■ Requirement
Repeat exactly each line of the data provided below.
__________________________________________________
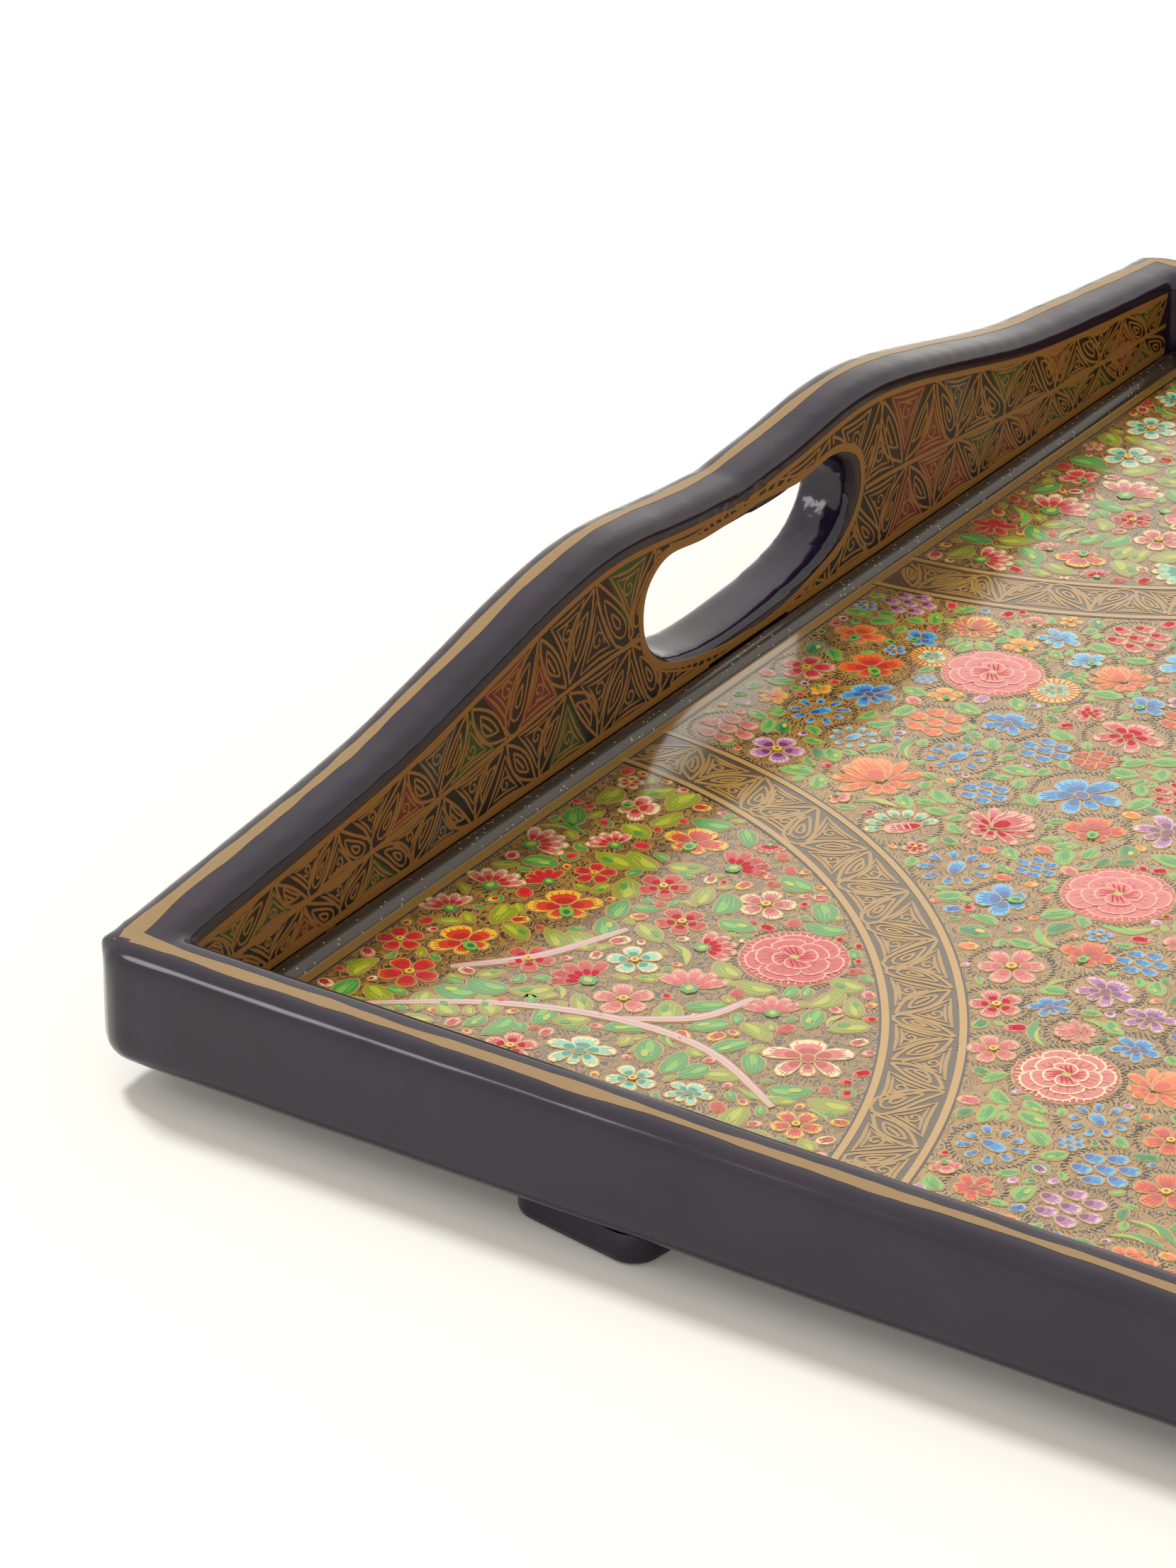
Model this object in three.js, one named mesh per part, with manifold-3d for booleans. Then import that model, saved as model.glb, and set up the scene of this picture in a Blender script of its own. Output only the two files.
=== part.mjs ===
// Hand-painted wooden serving tray: a low rectangular frame with two raised end boards that
// have a hand hole each, a thin base panel let into the underside, corner slips and block feet.
// Millimetres, +Z up. The origin is the centre of the tray's footprint, on the table top.

import * as THREE from 'three';
import { mergeVertices } from 'three/addons/utils/BufferGeometryUtils.js';
import Module from 'manifold-3d';

// Driving dimensions
const TRAY_LENGTH = 480;
const TRAY_WIDTH = 350;
const FOOT_HEIGHT = 6;
const RAIL_HEIGHT = 20.5;
const RAIL_THICKNESS = 11;
const BOARD_THICKNESS = 12;
const CORNER_RADIUS = 7;
const EDGE_RADIUS = 3;
const TOUCH_GAP = 0.3;

// Base panel and the rebate that holds it
const REBATE_WIDTH = 5;
const REBATE_HEIGHT = 3.8;
const PANEL_TOP = 3.5;
const PANEL_THICKNESS = 3.2;

// Slips: the low arched strips that cover the joint between the panel and the walls
const SLIP_WIDTH = 4.8;
const SLIP_HEIGHT = 1.3;

// Feet: their place is the distance of a foot's centre from the tray's outer faces
const FOOT_LENGTH = 27;
const FOOT_DEPTH = 26;
const FOOT_CORNER = 5;
const FOOT_BEVEL = 1.5;
const FOOT_FROM_END = 90;
const FOOT_FROM_SIDE = 16.5;
const FOOT_YAW = THREE.MathUtils.degToRad(-9);

// Fasteners
const FASTENER_LINE = 8.5;
const SCREW = { shank: 1.5, head: 3, headHeight: 2, length: 16 };
const BRAD = { shank: 0.7, head: 1.2, headHeight: 0.5, length: 11 };
const NAIL = { shank: 0.8, head: 1.4, headHeight: 0.6, length: 28 };
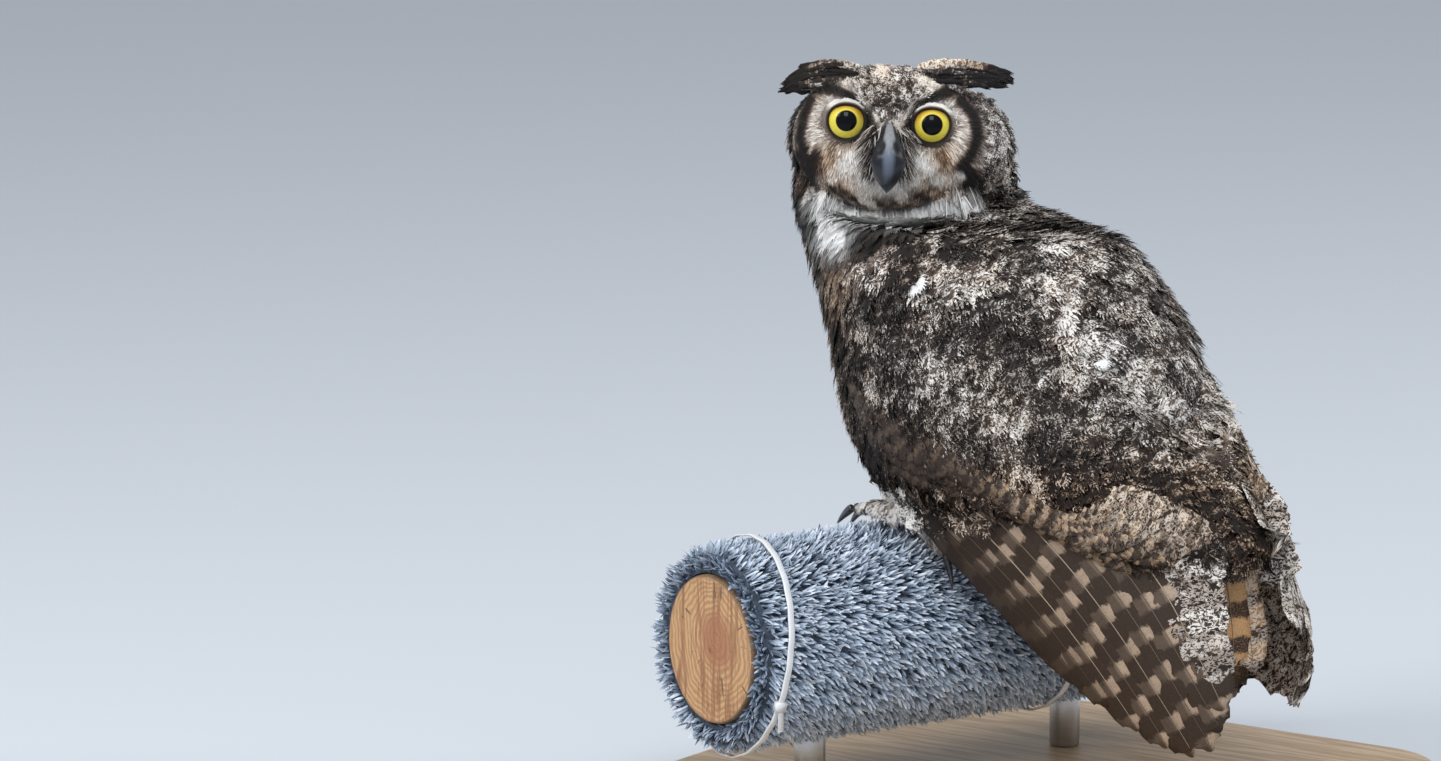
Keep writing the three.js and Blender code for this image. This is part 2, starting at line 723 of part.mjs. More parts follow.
// A point round the log: degrees from its top, towards the owl's front where positive.
function roundLog({ station, degrees, radius }) {
  const angle = radians(degrees);
  return onLog(station)
    .addScaledVector(logSide, Math.sin(angle) * radius)
    .add(vec(0, 0, Math.cos(angle) * radius));
}

// A curve round the log from one station, angle and radius to another.
function arcRoundLog(from, to) {
  const steps = 6;
  const between = (share, key) => from[key] + (to[key] - from[key]) * share;
  const points = Array.from({ length: steps + 1 }, (_, i) => {
    const share = i / steps;
    return roundLog({
      station: between(share, "station"),
      degrees: between(share, "degrees"),
      radius: between(share, "radius"),
    });
  });
  return new THREE.CatmullRomCurve3(points);
}

function toe(foot, { spread, start, end }) {
  const root = { station: foot + spread / 3, degrees: start, radius: TOE_PATH_RADIUS };
  const tip = { station: foot + spread, degrees: end, radius: TOE_PATH_RADIUS - 1 };
  const sections = [
    [0, 8.5, 8],
    [0.6, 7.2, 6.8],
    [1, 4.5, 5],
  ];
  return limb(arcRoundLog(root, tip), sections, logWay, 0, 6);
}

function talon(foot, { spread, end }, grow) {
  const way = Math.sign(end);
  const station = foot + spread;
  const root = { station, degrees: end + way * 0.6, radius: TOE_PATH_RADIUS };
  const tip = { station, degrees: end + way * TALON_CURVE, radius: TURF_RADIUS + 2 };
  const sections = [
    [0, 3.6, 4.2],
    [0.5, 2.6, 3],
    [1, 0.5, 0.6],
  ];
  return limb(arcRoundLog(root, tip), sections, logWay, grow, 6);
}

function footSolid(foot, pad, ankle) {
  const sole = ball([13, 15, 9], pad.toArray(), null, 8, 5);
  const toes = TOES.map((place) => toe(foot, place));
  const talons = TOES.map((place) => talon(foot, place, GAP));
  return joinAll([sole, ...toes]).intersect(slab(0, ankle)).subtract(joinAll(talons));
}

// The feathered shank and thigh, from the ankle up into the flank.
function legSolid(side, pad, ankle) {
  const bottom = ankle + GAP;
  const curve = bezier(
    vec(pad.x, pad.y, bottom),
    vec(pad.x, pad.y, ankle + 16),
    vec(pad.x + 18, side * 36, ankle + 26),
    vec(pad.x + 36, side * 38, ankle + 52),
  );
  const sections = [
    [0, 11, 12],
    [0.35, 15, 15],
    [0.7, 24, 22],
    [1, 30, 28],
  ];
  return limb(curve, sections, vec(0, 1, 0), 0, 14).intersect(slab(bottom, ROOM));
}

const trunkKeepOut = trunkWhole(GAP);
for (const [name, foot] of Object.entries(FOOT_STATIONS)) {
  const pad = roundLog({ station: foot, degrees: FOOT_SETBACK, radius: TOE_PATH_RADIUS + 2 });
  const ankle = pad.z + 5;
  const leg = legSolid(Math.sign(foot), pad, ankle);
  addNode(`foot_${name}`, mainBody(footSolid(foot, pad, ankle).subtract(trunkKeepOut)), PALE_PLUMAGE, 0.9);
  addNode(`leg_${name}`, mainBody(leg.subtract(trunkKeepOut)), PALE_PLUMAGE, 0.95);
  TOES.forEach((place, i) => {
    addNode(`talon_${name}_${i + 1}`, talon(foot, place, 0), HORN, 0.3);
  });
}

export default owl;
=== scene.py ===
import math

import bpy
import numpy as np
from mathutils import Matrix, Vector
from mathutils.bvhtree import BVHTree
from mathutils.kdtree import KDTree


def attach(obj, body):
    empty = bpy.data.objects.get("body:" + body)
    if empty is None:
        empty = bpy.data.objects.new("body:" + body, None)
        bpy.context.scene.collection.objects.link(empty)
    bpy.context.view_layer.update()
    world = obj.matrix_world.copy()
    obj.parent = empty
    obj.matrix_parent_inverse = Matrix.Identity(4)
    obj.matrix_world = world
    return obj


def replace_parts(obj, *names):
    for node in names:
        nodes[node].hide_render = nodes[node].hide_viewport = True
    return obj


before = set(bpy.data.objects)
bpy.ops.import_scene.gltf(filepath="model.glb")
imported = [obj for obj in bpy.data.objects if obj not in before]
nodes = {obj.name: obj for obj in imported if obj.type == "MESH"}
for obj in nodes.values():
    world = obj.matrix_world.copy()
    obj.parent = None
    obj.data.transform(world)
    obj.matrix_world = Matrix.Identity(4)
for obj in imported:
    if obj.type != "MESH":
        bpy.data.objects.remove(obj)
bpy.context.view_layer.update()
scene = bpy.context.scene
chance = np.random.default_rng(11)
mm = 0.001  # the meshes below are worked out in millimetres
print("frame loaded")


# camera, floor and light

view = {"place": (2.2021, -3.5064, 1.0342), "target": (-0.1704, -0.1182, 0.3049), "lens": 149.9}

camera = bpy.data.objects.new("camera", bpy.data.cameras.new("camera"))
camera.data.lens = view["lens"]
camera.data.sensor_width = 36
camera.data.clip_start = 0.1
camera.data.clip_end = 60
camera.location = view["place"]
looking = Vector(view["target"]) - Vector(view["place"])
camera.rotation_euler = looking.to_track_quat("-Z", "Y").to_euler()
scene.collection.objects.link(camera)
scene.camera = camera
scene.view_settings.view_transform = "Standard"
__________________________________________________
■ Output of the exercise
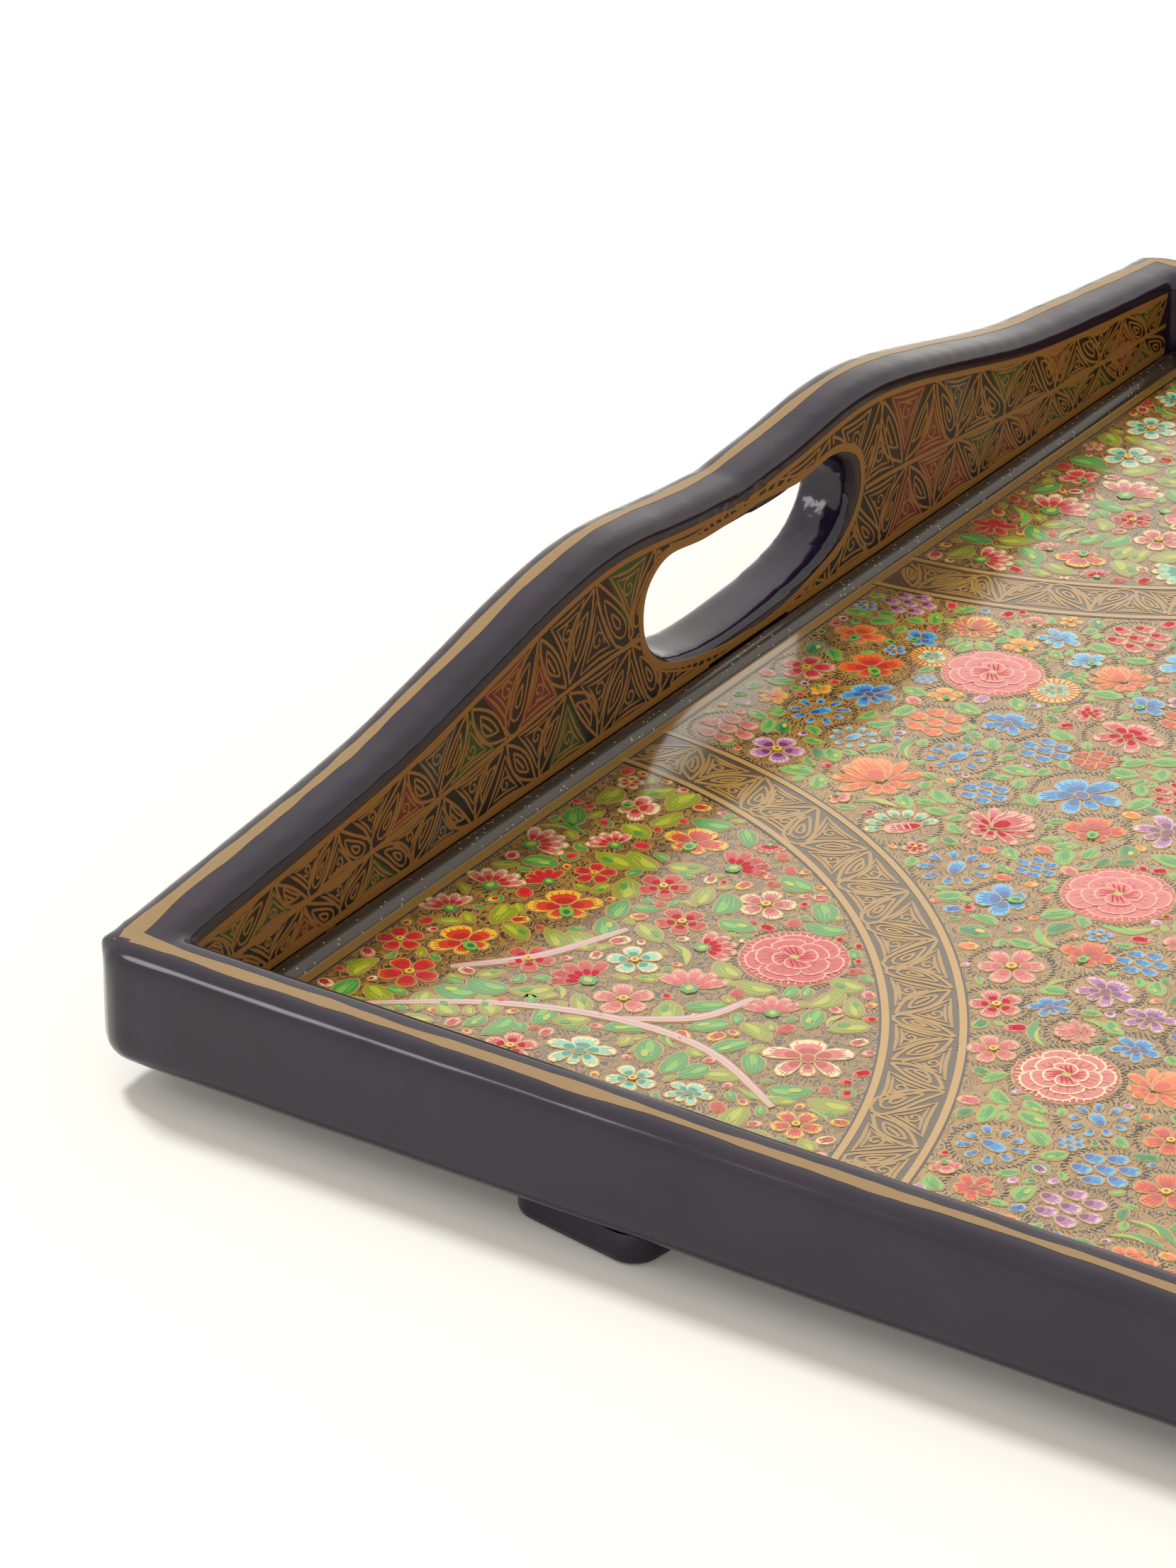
Model this object in three.js, one named mesh per part, with manifold-3d for booleans. Then import that model, saved as model.glb, and set up the scene of this picture in a Blender script of its own. Output only the two files.
=== part.mjs ===
// Hand-painted wooden serving tray: a low rectangular frame with two raised end boards that
// have a hand hole each, a thin base panel let into the underside, corner slips and block feet.
// Millimetres, +Z up. The origin is the centre of the tray's footprint, on the table top.

import * as THREE from 'three';
import { mergeVertices } from 'three/addons/utils/BufferGeometryUtils.js';
import Module from 'manifold-3d';

// Driving dimensions
const TRAY_LENGTH = 480;
const TRAY_WIDTH = 350;
const FOOT_HEIGHT = 6;
const RAIL_HEIGHT = 20.5;
const RAIL_THICKNESS = 11;
const BOARD_THICKNESS = 12;
const CORNER_RADIUS = 7;
const EDGE_RADIUS = 3;
const TOUCH_GAP = 0.3;

// Base panel and the rebate that holds it
const REBATE_WIDTH = 5;
const REBATE_HEIGHT = 3.8;
const PANEL_TOP = 3.5;
const PANEL_THICKNESS = 3.2;

// Slips: the low arched strips that cover the joint between the panel and the walls
const SLIP_WIDTH = 4.8;
const SLIP_HEIGHT = 1.3;

// Feet: their place is the distance of a foot's centre from the tray's outer faces
const FOOT_LENGTH = 27;
const FOOT_DEPTH = 26;
const FOOT_CORNER = 5;
const FOOT_BEVEL = 1.5;
const FOOT_FROM_END = 90;
const FOOT_FROM_SIDE = 16.5;
const FOOT_YAW = THREE.MathUtils.degToRad(-9);

// Fasteners
const FASTENER_LINE = 8.5;
const SCREW = { shank: 1.5, head: 3, headHeight: 2, length: 16 };
const BRAD = { shank: 0.7, head: 1.2, headHeight: 0.5, length: 11 };
const NAIL = { shank: 0.8, head: 1.4, headHeight: 0.6, length: 28 };
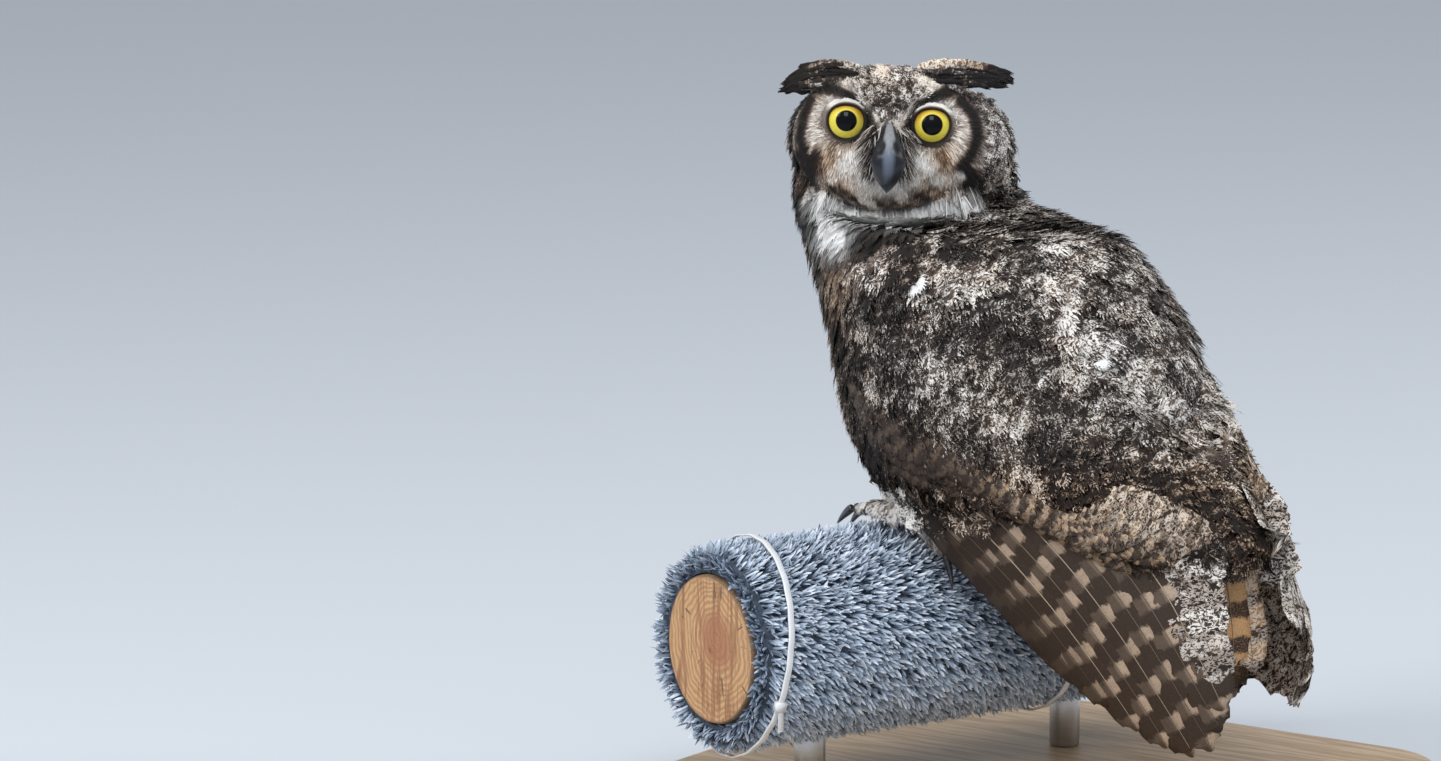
Keep writing the three.js and Blender code for this image. This is part 2, starting at line 723 of part.mjs. More parts follow.
// A point round the log: degrees from its top, towards the owl's front where positive.
function roundLog({ station, degrees, radius }) {
  const angle = radians(degrees);
  return onLog(station)
    .addScaledVector(logSide, Math.sin(angle) * radius)
    .add(vec(0, 0, Math.cos(angle) * radius));
}

// A curve round the log from one station, angle and radius to another.
function arcRoundLog(from, to) {
  const steps = 6;
  const between = (share, key) => from[key] + (to[key] - from[key]) * share;
  const points = Array.from({ length: steps + 1 }, (_, i) => {
    const share = i / steps;
    return roundLog({
      station: between(share, "station"),
      degrees: between(share, "degrees"),
      radius: between(share, "radius"),
    });
  });
  return new THREE.CatmullRomCurve3(points);
}

function toe(foot, { spread, start, end }) {
  const root = { station: foot + spread / 3, degrees: start, radius: TOE_PATH_RADIUS };
  const tip = { station: foot + spread, degrees: end, radius: TOE_PATH_RADIUS - 1 };
  const sections = [
    [0, 8.5, 8],
    [0.6, 7.2, 6.8],
    [1, 4.5, 5],
  ];
  return limb(arcRoundLog(root, tip), sections, logWay, 0, 6);
}

function talon(foot, { spread, end }, grow) {
  const way = Math.sign(end);
  const station = foot + spread;
  const root = { station, degrees: end + way * 0.6, radius: TOE_PATH_RADIUS };
  const tip = { station, degrees: end + way * TALON_CURVE, radius: TURF_RADIUS + 2 };
  const sections = [
    [0, 3.6, 4.2],
    [0.5, 2.6, 3],
    [1, 0.5, 0.6],
  ];
  return limb(arcRoundLog(root, tip), sections, logWay, grow, 6);
}

function footSolid(foot, pad, ankle) {
  const sole = ball([13, 15, 9], pad.toArray(), null, 8, 5);
  const toes = TOES.map((place) => toe(foot, place));
  const talons = TOES.map((place) => talon(foot, place, GAP));
  return joinAll([sole, ...toes]).intersect(slab(0, ankle)).subtract(joinAll(talons));
}

// The feathered shank and thigh, from the ankle up into the flank.
function legSolid(side, pad, ankle) {
  const bottom = ankle + GAP;
  const curve = bezier(
    vec(pad.x, pad.y, bottom),
    vec(pad.x, pad.y, ankle + 16),
    vec(pad.x + 18, side * 36, ankle + 26),
    vec(pad.x + 36, side * 38, ankle + 52),
  );
  const sections = [
    [0, 11, 12],
    [0.35, 15, 15],
    [0.7, 24, 22],
    [1, 30, 28],
  ];
  return limb(curve, sections, vec(0, 1, 0), 0, 14).intersect(slab(bottom, ROOM));
}

const trunkKeepOut = trunkWhole(GAP);
for (const [name, foot] of Object.entries(FOOT_STATIONS)) {
  const pad = roundLog({ station: foot, degrees: FOOT_SETBACK, radius: TOE_PATH_RADIUS + 2 });
  const ankle = pad.z + 5;
  const leg = legSolid(Math.sign(foot), pad, ankle);
  addNode(`foot_${name}`, mainBody(footSolid(foot, pad, ankle).subtract(trunkKeepOut)), PALE_PLUMAGE, 0.9);
  addNode(`leg_${name}`, mainBody(leg.subtract(trunkKeepOut)), PALE_PLUMAGE, 0.95);
  TOES.forEach((place, i) => {
    addNode(`talon_${name}_${i + 1}`, talon(foot, place, 0), HORN, 0.3);
  });
}

export default owl;
=== scene.py ===
import math

import bpy
import numpy as np
from mathutils import Matrix, Vector
from mathutils.bvhtree import BVHTree
from mathutils.kdtree import KDTree


def attach(obj, body):
    empty = bpy.data.objects.get("body:" + body)
    if empty is None:
        empty = bpy.data.objects.new("body:" + body, None)
        bpy.context.scene.collection.objects.link(empty)
    bpy.context.view_layer.update()
    world = obj.matrix_world.copy()
    obj.parent = empty
    obj.matrix_parent_inverse = Matrix.Identity(4)
    obj.matrix_world = world
    return obj


def replace_parts(obj, *names):
    for node in names:
        nodes[node].hide_render = nodes[node].hide_viewport = True
    return obj


before = set(bpy.data.objects)
bpy.ops.import_scene.gltf(filepath="model.glb")
imported = [obj for obj in bpy.data.objects if obj not in before]
nodes = {obj.name: obj for obj in imported if obj.type == "MESH"}
for obj in nodes.values():
    world = obj.matrix_world.copy()
    obj.parent = None
    obj.data.transform(world)
    obj.matrix_world = Matrix.Identity(4)
for obj in imported:
    if obj.type != "MESH":
        bpy.data.objects.remove(obj)
bpy.context.view_layer.update()
scene = bpy.context.scene
chance = np.random.default_rng(11)
mm = 0.001  # the meshes below are worked out in millimetres
print("frame loaded")


# camera, floor and light

view = {"place": (2.2021, -3.5064, 1.0342), "target": (-0.1704, -0.1182, 0.3049), "lens": 149.9}

camera = bpy.data.objects.new("camera", bpy.data.cameras.new("camera"))
camera.data.lens = view["lens"]
camera.data.sensor_width = 36
camera.data.clip_start = 0.1
camera.data.clip_end = 60
camera.location = view["place"]
looking = Vector(view["target"]) - Vector(view["place"])
camera.rotation_euler = looking.to_track_quat("-Z", "Y").to_euler()
scene.collection.objects.link(camera)
scene.camera = camera
scene.view_settings.view_transform = "Standard"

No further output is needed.